Lorsque j’ai compilé les informations sur « la théorie de diffusion des innovations», mon idée était centrée sur une possibilité d’adaptation de formation vers les
technologies nouvelles, à rechercher par les profs et les étudiants, et les deux types de capacités à acquérir : l’une technologique et répondant à une problématique, la mise en place, dans le
projet élève, d’un nouveau procédé, d’une nouvelle conception, d’une nouvelle machine… La seconde, résultant de la première du fait de son application dans l’apprentissage scolaire (Action,
Rédaction, Exposition), renvoie à l’acquisition d’une compétence qui me tient particulièrement à cœur : sur quelle base un opérateur, technicien ou cadre de 2019 et plus, va-t-il s’appuyer pour
rester « dans le coup » et continuer à être une « force de propositions » dans son environnement professionnel ?

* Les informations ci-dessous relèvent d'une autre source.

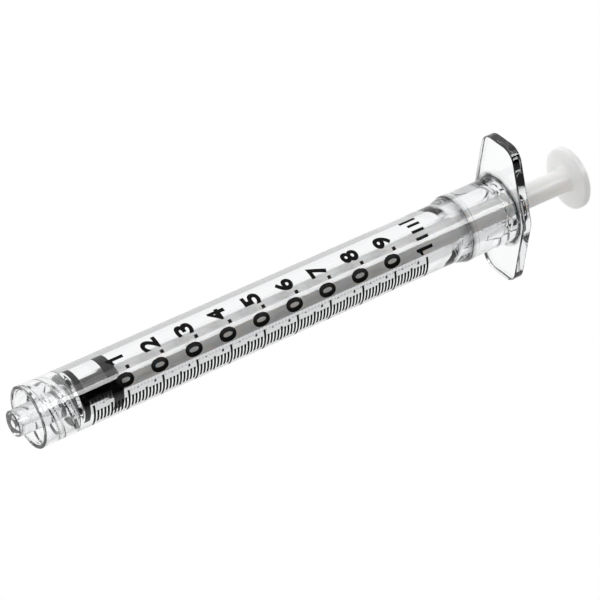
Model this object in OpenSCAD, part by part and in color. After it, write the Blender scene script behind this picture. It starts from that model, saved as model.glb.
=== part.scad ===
// Slim 1 ml syringe with a locking tip: clear one-piece barrel, round plunger
// rod and rubber stopper. It lies on one flat of its finger flange.
// +X runs along the axis from the nozzle towards the thumb disc, +Z is up and
// the middle of the scale faces up. The origin is the centre of the nozzle face.

/* [Barrel] */
// outside diameter of the barrel
barrel_od = 9.36; // [8:0.02:11]
// bore diameter, which sets the length of the scale
bore_d = 4.7; // [4.4:0.05:5]
// where the stopper's cylinder of bore starts
bore_start = 9.5; // [9:0.1:11]
// where the wall starts to widen towards the flange
taper_start = 74.3; // [70:0.1:76]
// where the raised band starts
band_start = 76.1; // [75:0.1:78]
// width of the raised band
band_w = 1.3; // [0.8:0.1:2]
// radius of the raised band
band_r = 5.3; // [5:0.01:5.6]
// radius of the wall between the band and the flange
neck_r = 5.2; // [5:0.01:5.5]
// front of the ridge that keeps the stopper in
stop_x = 83.8; // [80:0.1:85]
// radius of the hole through that ridge
stop_r = 2.22; // [2.1:0.01:2.3]

/* [Locking tip] */
// nozzle diameter at its face
tip_d = 3.95; // [3.9:0.01:4]
// taper of the nozzle, as diameter over length
tip_taper = 0.06; // [0.05:0.005:0.07]
// bore of the fluid passage
lumen_d = 1.2; // [0.8:0.05:1.5]
// where the locking collar's mouth is
collar_x = 2.45; // [2.1:0.05:3.2]
// where the collar's floor is
floor_x = 8.5; // [8:0.05:9]
// inside diameter of the collar at the thread's root
lock_root_d = 8; // [7.9:0.05:8.2]
// diameter inside the thread's crests
lock_crest_d = 7; // [6.9:0.05:7.1]
// lead of the two-start lock thread
lock_lead = 5; // [5:0.1:5.2]

/* [Finger flange] */
// full length of the flange
flange_l = 24; // [22:0.1:26]
// width across the rounded middle
flange_w = 12.4; // [11.8:0.1:13]
// width across the ends
flange_end = 8; // [7:0.1:8]
// thickness of the flange
flange_t = 1.6; // [1.2:0.1:2]
// blend between the neck and the flange
root = 0.65; // [0.3:0.05:0.7]
// front face of the flange
flange_x = 84.75; // [83:0.05:86]

/* [Scale] */
// where the zero line is
zero_x = 10.6; // [10:0.1:11]
// angular reach of the long lines on each side of the middle
long_half = 26; // [20:0.5:30]
// angular reach of the middle lines
mid_half = 17.5; // [14:0.5:20]
// angular reach of the short lines
short_half = 14; // [10:0.5:18]
// width of a line
line_w = 0.34; // [0.15:0.01:0.4]
// height of a numeral
num_h = 2.8; // [2:0.1:3]
// stroke of a numeral
num_s = 0.42; // [0.25:0.01:0.5]
// thickness of the ink
ink_t = 0.04; // [0.02:0.01:0.06]

/* [Plunger] */
// diameter of the round rod
rod_d = 3.75; // [3.5:0.05:4.2]
// diameter of the thumb disc
disc_d = 9.8; // [9:0.1:11]
// thickness of the thumb disc
disc_t = 1.1; // [0.8:0.1:1.5]
// front face of the thumb disc with the plunger home
disc_x = 97.5; // [95:0.1:100]
// radius of the stopper's two sealing ribs
rib_r = 2.32; // [2.3:0.01:2.34]
// length of the stopper behind the zero line
stopper_l = 5.9; // [5:0.1:7]

/* [Hidden] */
eps = 0.01;
ro = barrel_od / 2;
rb = bore_d / 2;
bore_end = flange_x + flange_t;
// scale length for one millilitre, from the bore's area
ml_len = 1000 / (PI * rb * rb);
step = ml_len / 100;
// flange outline: tangent from the middle arc to the corner arc
fm_r = 3;
fc_r = 2.5;
fm_y = flange_w / 2 - fm_r;
fc_x = flange_l / 2 - fc_r;
fc_y = flange_end / 2 - fc_r;
flat_a = atan2(fm_y - fc_y, fc_x)
       + asin((fm_r - fc_r) / sqrt(pow(fc_x, 2) + pow(fm_y - fc_y, 2)));
// the middle of the scale is on +Z, the numerals beside it
num_a = 32.5;
digit_a = 73.5;
num_w = 25.5;
stroke_gap = 0.04;
// the unit bars' width round the barrel and the short ones' height
bar_w = 6;
bar_h = 2.1;
dot_a = 61.5;
seg = [ // top, upper right, lower right, bottom, lower left, upper left, middle
  [1, 1, 1, 1, 1, 1, 0], [0, 1, 1, 0, 0, 0, 0], [1, 1, 0, 1, 1, 0, 1],
  [1, 1, 1, 1, 0, 0, 1], [0, 1, 1, 0, 0, 1, 1], [1, 0, 1, 1, 0, 1, 1],
  [1, 0, 1, 1, 1, 1, 1], [1, 1, 1, 0, 0, 0, 0], [1, 1, 1, 1, 1, 1, 1],
  [1, 1, 1, 1, 0, 1, 1]];
$fn = 96;

// solid of revolution about X from [radius, x] points
module turned(p) rotate([0, 90, 0]) rotate_extrude() polygon(p);

// flat outline in Y and Z, pushed along +X
module push(x, t) translate([x, 0, 0]) rotate([90, 0, 90]) linear_extrude(t) children();

// patch of ink from angle a0 to a1, measured from +Z towards +Y
module patch(a0, a1, x, w)
  rotate([0, 90, 0]) rotate([0, 0, 180 - a1])
    rotate_extrude(angle = a1 - a0) translate([ro, x]) square([ink_t, w]);

// one start of the right-hand lock thread, a swept ridge on the collar's wall
module lock_ridge(a0) {
  n = 30;
  turns = 0.94;
  x0 = collar_x + 0.95;
  re = lock_root_d / 2 + 0.12;
  rc = lock_crest_d / 2;
  pts = [for (i = [0:n]) let (a = a0 - 360 * turns * i / n,
           x = x0 + lock_lead * turns * i / n,
           k = min(1, min(i, n - i) / 4), r = re - (re - rc) * max(k, 0.3))
         for (q = [[re, -0.62], [re, 0.62], [r, 0.2], [r, -0.2]])
           [x + q[1], q[0] * sin(a), q[0] * cos(a)]];
  faces = concat([[0, 1, 2, 3]],
    [for (i = [0:n - 1], j = [0:3]) let (a = 4 * i + j, b = 4 * i + (j + 1) % 4)
       [b + 4, b, a]],
    [for (i = [0:n - 1], j = [0:3]) let (a = 4 * i + j, b = 4 * i + (j + 1) % 4)
       [a + 4, b + 4, a]],
    [[4 * n + 3, 4 * n + 2, 4 * n + 1, 4 * n]]);
  polyhedron(pts, faces);
}

module flange_outline() {
  sa = sin(flat_a);
  ca = cos(flat_a);
  m = [fm_r * sa, fm_y + fm_r * ca];
  c = [fc_x + fc_r * sa, fc_y + fc_r * ca];
  q = [m, c, [flange_l / 2, fc_y]];
  polygon([q[0], q[1], q[2], [q[2][0], -q[2][1]], [q[1][0], -q[1][1]],
           [q[0][0], -q[0][1]], [-q[0][0], -q[0][1]], [-q[1][0], -q[1][1]],
           [-q[2][0], -q[2][1]], [-q[2][0], q[2][1]], [-q[1][0], q[1][1]],
           [-q[0][0], q[0][1]]]);
  for (s = [-1, 1]) {
    translate([0, s * fm_y]) circle(fm_r, $fn = 64);
    for (t = [-1, 1]) translate([t * fc_x, s * fc_y]) circle(fc_r, $fn = 48);
  }
}

// clear barrel: locking tip, tube, neck and finger flange in one moulding
module barrel() color([0.86, 0.88, 0.9, 0.35]) {
  root_r = (tip_d + tip_taper * floor_x) / 2;
  difference() {
    union() {
      turned([[0, floor_x], [ro - 0.1, floor_x], [ro, floor_x], [ro, taper_start],
              [neck_r, band_start], [band_r, band_start + 0.15],
              [band_r, band_start + band_w - 0.15], [neck_r, band_start + band_w],
              [neck_r, flange_x - root], [neck_r + root * 0.13, flange_x - root / 2],
              [neck_r + root / 2, flange_x - root * 0.13], [neck_r + root, flange_x],
              [neck_r + root, flange_x + 0.5], [0, flange_x + 0.5]]);
      push(flange_x, flange_t) rotate(-flat_a) flange_outline();
      // collar wall with a thin rolled lip at the mouth
      turned([[lock_root_d / 2, floor_x + eps], [lock_root_d / 2, collar_x + 0.5],
              [lock_root_d / 2 + 0.3, collar_x], [ro - 0.02, collar_x],
              [ro + 0.08, collar_x + 0.12], [ro + 0.08, collar_x + 0.6],
              [ro, collar_x + 0.85], [ro, floor_x + eps]]);
      // tapered nozzle
      turned([[0, 0], [tip_d / 2 - 0.15, 0], [tip_d / 2, 0.15], [root_r, floor_x],
              [root_r, floor_x + eps], [0, floor_x + eps]]);
      for (a = [40, 220]) lock_ridge(a);
    }
    // bore with its coned front end
    turned([[0, floor_x - 0.05], [lumen_d / 2, floor_x - 0.05], [rb, bore_start],
            [rb, stop_x], [stop_r, stop_x + 0.2], [stop_r, stop_x + 0.6],
            [rb, stop_x + 0.9], [rb, bore_end - 0.7], [rb + 0.6, bore_end],
            [rb + 0.6, bore_end + 1], [0, bore_end + 1]]);
    // fluid passage
    translate([-1, 0, 0]) rotate([0, 90, 0]) cylinder(d = lumen_d, h = floor_x + 1);
  }
}

// one line at every hundredth, longer at each twentieth and longest at each tenth
module graduation_lines() color([0.05, 0.05, 0.05])
  for (i = [0:100]) {
    h = i % 10 == 0 ? long_half : i % 5 == 0 ? mid_half : short_half;
    patch(-h, h, zero_x + i * step - line_w / 2, line_w);
  }

// one upright figure built from separate plain strokes, its top towards the nozzle
module figure(d, a, x) {
  s = seg[d];
  t = num_s;
  aw = t / ro * 180 / PI;
  top = x - num_h / 2;
  len = num_h / 2 - 1.5 * t - 2 * stroke_gap;
  if (s[0]) patch(a, a + num_w, top, t);
  if (s[6]) patch(a, a + num_w, x - t / 2, t);
  if (s[3]) patch(a, a + num_w, x + num_h / 2 - t, t);
  if (s[1]) patch(a + num_w - aw, a + num_w, top + t + stroke_gap, len);
  if (s[2]) patch(a + num_w - aw, a + num_w, x + t / 2 + stroke_gap, len);
  if (s[5]) patch(a, a + aw, top + t + stroke_gap, len);
  if (s[4]) patch(a, a + aw, x + t / 2 + stroke_gap, len);
}

// numerals at each tenth, and a single figure at the full mark
module graduation_numerals() color([0.05, 0.05, 0.05]) {
  for (i = [1:9]) {
    x = zero_x + i * 10 * step;
    figure(0, num_a, x);
    patch(dot_a, dot_a + 6, x + num_h / 2 - 0.5, 0.5);
    figure(i, digit_a, x);
  }
  figure(1, 22, zero_x + 100 * step);
}

// four plain bars that stand for the unit, with no lettering
module unit_bars() color([0.05, 0.05, 0.05]) {
  foot = zero_x + 100 * step + num_h / 2;
  for (a = [59.5, 75, 90]) patch(a, a + bar_w, foot - bar_h, bar_h);
  patch(104, 104 + bar_w, foot - num_h, num_h);
}

// rubber stopper: coned front, two sealing ribs, a socket for the rod's button
module stopper() color([0.28, 0.29, 0.31]) {
  b = zero_x + stopper_l;
  turned([[0, 8.75], [0.55, 8.8], [2.08, 9.62], [rib_r, 9.75], [rib_r, 10.65],
          [2.1, 10.85], [1.98, 11.2], [1.98, b - 2.3], [2.1, b - 2.1],
          [rib_r, b - 1.95], [rib_r, b - 0.25], [2.2, b],
          [0.95, b], [0.95, 14.2], [1.5, 13.85], [1.5, 12.3], [0, 12.3]]);
}

// round rod with its button, rod end and thumb disc
module plunger_rod() color([0.93, 0.93, 0.91]) {
  b = zero_x + stopper_l + 0.05;
  r = rod_d / 2;
  turned([[0, 12.4], [1.2, 12.4], [1.42, 12.6], [1.42, 13.85], [0.88, 14.15],
          [0.88, b], [r - 0.2, b], [r, b + 0.2], [r, disc_x - 0.4],
          [r + 0.12, disc_x - 0.12], [r + 0.4, disc_x],
          [disc_d / 2 - 0.12, disc_x], [disc_d / 2, disc_x + 0.12],
          [disc_d / 2, disc_x + disc_t - 0.15], [disc_d / 2 - 0.15, disc_x + disc_t],
          [0, disc_x + disc_t]]);
}

barrel();
graduation_lines();
graduation_numerals();
unit_bars();
stopper();
plunger_rod();
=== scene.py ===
import math

import bpy
from mathutils import Matrix, Quaternion, Vector


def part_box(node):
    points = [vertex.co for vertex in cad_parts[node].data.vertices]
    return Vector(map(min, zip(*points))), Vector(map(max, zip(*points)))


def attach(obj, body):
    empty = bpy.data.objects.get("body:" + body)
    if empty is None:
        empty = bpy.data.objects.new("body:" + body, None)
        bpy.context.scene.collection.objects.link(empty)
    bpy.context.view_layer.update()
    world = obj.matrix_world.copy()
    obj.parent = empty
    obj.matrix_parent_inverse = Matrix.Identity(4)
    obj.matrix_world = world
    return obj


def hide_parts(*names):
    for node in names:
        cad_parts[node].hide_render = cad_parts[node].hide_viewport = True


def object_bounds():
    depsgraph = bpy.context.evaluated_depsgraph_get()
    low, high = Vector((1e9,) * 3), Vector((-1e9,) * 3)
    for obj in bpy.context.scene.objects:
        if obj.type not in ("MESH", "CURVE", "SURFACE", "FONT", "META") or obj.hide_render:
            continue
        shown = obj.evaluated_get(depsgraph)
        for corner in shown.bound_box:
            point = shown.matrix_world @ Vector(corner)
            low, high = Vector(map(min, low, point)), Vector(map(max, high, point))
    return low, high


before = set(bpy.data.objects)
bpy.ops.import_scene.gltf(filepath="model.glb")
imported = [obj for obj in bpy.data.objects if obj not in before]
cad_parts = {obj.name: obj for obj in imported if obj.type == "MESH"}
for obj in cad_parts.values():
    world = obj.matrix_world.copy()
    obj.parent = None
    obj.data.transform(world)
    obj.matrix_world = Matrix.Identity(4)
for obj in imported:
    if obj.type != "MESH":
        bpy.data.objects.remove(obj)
cad_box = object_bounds()
MM = 0.001
tiny = 1e-6


# Camera. A long lens looks at the middle of the syringe from the nozzle end and
# above, and is turned over so that the nozzle points down to the left.
look_at = Vector((46.8, 2.6, 2.4)) * MM
around, above, turned = math.radians(120.84), math.radians(32.01), math.radians(138.48)
away = 517 * MM
towards = Vector((math.cos(above) * math.cos(around),
                  math.cos(above) * math.sin(around), math.sin(above)))
camera_data = bpy.data.cameras.new("camera")
camera_data.lens = 215
camera_data.sensor_width = 36
camera_data.clip_start = 0.01
camera_data.clip_end = 20
camera = bpy.data.objects.new("camera", camera_data)
camera.location = look_at + towards * away
level = towards.to_track_quat("Z", "Y")
camera.rotation_euler = (level @ Quaternion((0, 0, 1), turned)).to_euler()
bpy.context.collection.objects.link(camera)
bpy.context.scene.camera = camera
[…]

Comme moi, vous vous dites «et pourquoi se limiter à la formation technologique et à la recherche de solutions innovantes en inculquant des principes ou règles de vie (c’est de l’enseignement)
dont notre élève va se servir le reste de son existence ? ». « Pourquoi ne pas faire nôtre de ces règles dans notre métier d’enseignant ? ».
Nous devons nous situer dans cette
première moitié et quand j’écris nous,
je pense tout d’abord à nos élèves,
aux adultes qu’ils vont devenir et
plus égoïstement, à l’ensemble
des enseignants du Lycée La Fayette.